Li was perhaps more straightforward in listing the shortcomings. After emphasizing the achievements, he said that "it is true that we now have several issues with regard to prevention and treatment of air pollution."

His list was extensive. Only 84 cities out of 338 monitored for air quality data have met the standard. Pollution levels increase during autumn and winter when heating demand rises, namely in the north. "People living in Beijing would know first hand," Li said.

Little progress has been made on fixing structural issues. The economy's dependence on heavy industry, the high consumption of coal for energy and the reliance on automobiles for transportation are "still too high," he said.

Li pointed to certain companies that lack the mindset to follow regulations on pollution.
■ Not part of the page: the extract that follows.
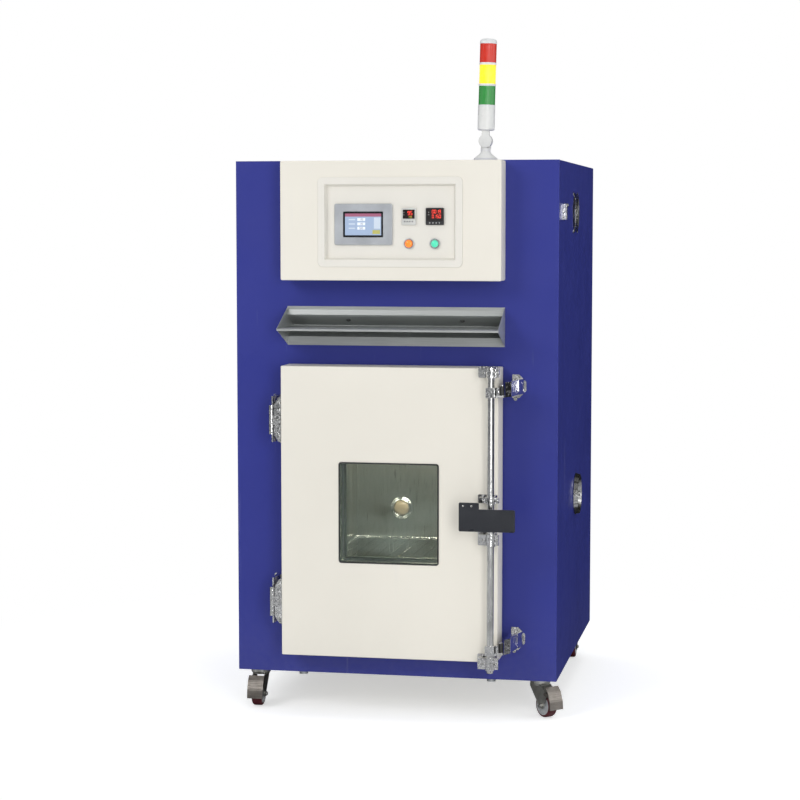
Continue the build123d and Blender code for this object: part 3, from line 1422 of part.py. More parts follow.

He blamed some local authorities in which leadership may recognize the urgency of the effort but subordinates do not share the same view -- hence, policies end up not being fully implemented.

When asked about ecological protection of the Yangtze River Belt area, Li delved into specific problems, naming the lack of infrastructure including water treatment facilities, concentration of heavy industry along the coast, serious pollution from rural areas as well as incessant destruction of shoals and wetlands.

President Xi Jinping discussed ecological protection of the Yangtze River area in a symposium he hosted in January, placing it as "predominantly important" -- a level of higher political significance.

Xi, in his three-and-a-half-hour speech at the congress Oct. 18, vowed to further develop an "ecological civilization" -- or flatly put, to clean up the environment. He said he will "fight and win" the campaign to regain blue skies, upgrading it from "fighting it well." Li understood this well, as a man in charge of the environment since May, saying that "the demand is now higher."